Cooking for Love: A Novel With Recipesby Sharon Boorstin
iUniverse, 288 pp., $17.95 (paper)
Miriam Levy ghostwrites cookbooks for Hollywood stars, is slightly overweight and under-groomed, and has a jaundiced world-view and self-deprecating sense of humor. Her best friend Kate is all that Miriam is not: rich, glamorous, assured, and up for adventure. Together, they take off for Kuala Lumpur, Kate in pursuit of a long-lost love and dragging Miriam along for moral support, with Miriam reluctantly agreeing to be dragged away from her vaguely unsatisfying work and unappreciative family. Following a slow start, this self-published novel (apparently based on a true story), evolves into the mildly hilarious romp of two midlife girlfriends through Malaysia Thelma & Louise 20 years later and on the opposite side of the globe.

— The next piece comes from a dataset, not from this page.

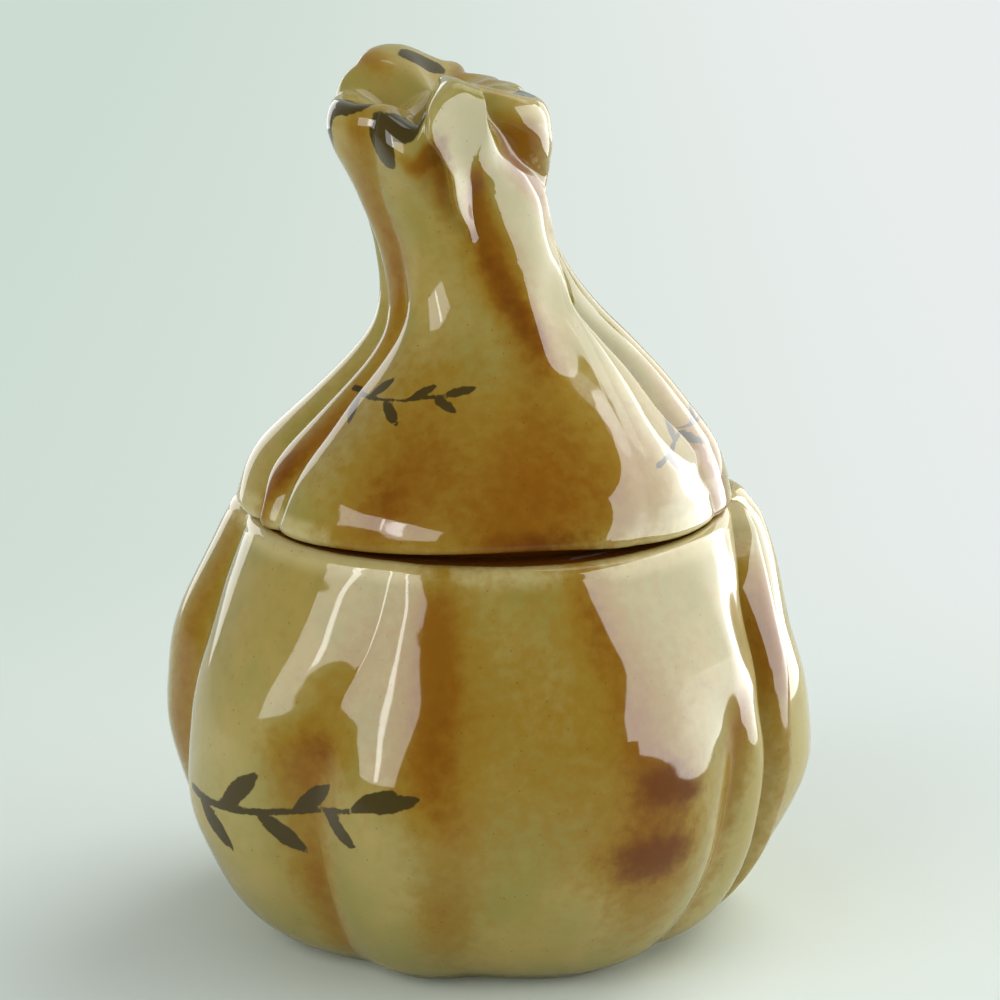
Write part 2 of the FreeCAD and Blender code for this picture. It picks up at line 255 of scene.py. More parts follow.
# ------------------------------------------------------------------ cloves
# One row for each groove, in order around the jar, with the clove that starts there.  A value is
# a plain number or a list of (height, value) stops:
#   path   the angle that the groove follows
#   soft   how wide the bottom of the groove is rounded
#   sill   how far the groove's own bottom stands out, 0 if left out
#   full   how far the clove after it stands out beyond its grooves
#   crest  where across the clove its crest lies, as a share, 0.5 if left out
#   edge   how far an edge curls over the groove: positive where the clove before the groove
#          does, negative where the clove after it does, 0 if left out
#   fall   how hollow the clove is from its curled edge to its far groove, as a power
#   fade   distance over which that curled edge fades, a plain number
#   crease depth of the crease beside that edge, a plain number
POT_CLOVES = [
    dict(path=-112, soft=2.5,
         full=[(0, 1.1), (52, 7.9), (80, 4.1), (86, 3.0)]),
    dict(path=[(0, -76), (86, -80)], soft=1.2,
         full=[(0, 3.0), (36, 7.5), (80, 2.2), (86, 1.5)],
         edge=[(0, -0.3), (30, -1.4), (70, -0.9), (86, 0)]),
    dict(path=[(0, -36), (9, -34.5), (20, -33.5), (31, -34), (41, -33.2), (54, -29.9),
               (60, -28.8), (71, -24), (86, -21.5)], soft=4.0,
         sill=[(0, 0), (25, 0.8), (44, 1.9), (54, 2.1), (64, 1.6), (74, 1.2), (86, 0.8)],
         full=[(0, 2.6), (30, 4.4), (44, 3.2), (53, 1.3), (60, 0.6), (70, 0.5), (86, 0.4)],
         edge=[(0, -0.2), (12, -0.7), (26, -0.7), (38, 0), (86, 0)]),
    dict(path=[(0, -4), (13, -3.5), (22, -3.2), (35, 0.5), (48, -3), (59, -6), (72, -7.5),
               (86, -8)], soft=[(0, 3.0), (20, 4.0), (34, 7.0), (50, 10.0), (86, 10.0)],
         sill=[(0, 0.4), (20, 1.6), (40, 2.9), (54, 3.2), (66, 2.6), (76, 1.8), (86, 1.1)],
         full=[(0, 3.0), (14, 4.6), (28, 5.4), (40, 4.2), (52, 2.6), (64, 1.7), (76, 1.2), (86, 0.7)],
         crest=[(0, 0.6), (36, 0.62), (50, 0.59), (70, 0.46), (84, 0.38)]),
    dict(path=[(0, 50), (20, 53), (42, 53), (57, 52), (86, 50)],
         soft=[(0, 2.6), (50, 2.6), (60, 8), (86, 8)],
         sill=[(0, 0.2), (28, 0.8), (46, 2.2), (56, 3.8), (66, 4.6), (78, 3.2), (86, 1.1)],
         full=[(0, 1.9), (43, 3.0), (54, 1.6), (64, 0.3), (86, 0.3)]),
    dict(path=[(0, 72), (15, 71), (32, 67.2), (61, 66.7), (72, 68), (78, 73), (83, 82), (86, 88)],
         soft=0.5,
         full=[(0, 2.3), (39, 4.9), (80, 4.5), (86, 3.0)],
         edge=[(0, 0.2), (15, 0.9), (45, 1.5), (74, 1.9), (86, 0.5)]),
    dict(path=[(0, 80), (60, 79), (86, 92)], soft=2.2, sill=[(0, 0.5), (39, 2.0), (86, 0.8)],
         full=[(0, 4.1), (31, 8.3), (60, 4.9), (80, 6.6), (86, 4.5)]),
    dict(path=120, soft=1.6,
         full=[(0, 3.0), (47, 7.1), (80, 6.8), (86, 4.5)],
         edge=[(0, 0), (50, 0.9), (86, 0.4)]),
    dict(path=162, soft=2.5,
         full=[(0, 3.0), (43, 6.4), (80, 4.5), (86, 3.0)]),
    dict(path=207, soft=2.0,
         full=[(0, 3.0), (39, 6.8), (80, 4.5), (86, 3.0)],
         edge=[(0, 0), (45, -0.9), (86, 0)]),
]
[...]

If 60 is the new 40, then these fortysomethings are acting out a better-funded version of the unfettered traveling adventures that were once strictly the domain of carefree youth. Way outside their Southern California comfort zone, Miriam and Kate explore new territory (in all senses of the word), lose some inhibitions, and, in the wisdom of their years, laugh at themselves in the process. Their earnestly frank discussions of sex and food, love and men, and the vagaries of bodies no longer young are both entertaining and sweet. As it should be, eating is an integral part of the adventure, and Boorstin includes a recipe at the end of each chapter. From Grandma Estelle's traditional cheesecake to Iron Chef tzimmes and Malaysian latkes, Miriam integrates the new food she encounters into her Hollywood-Jewish cooking style.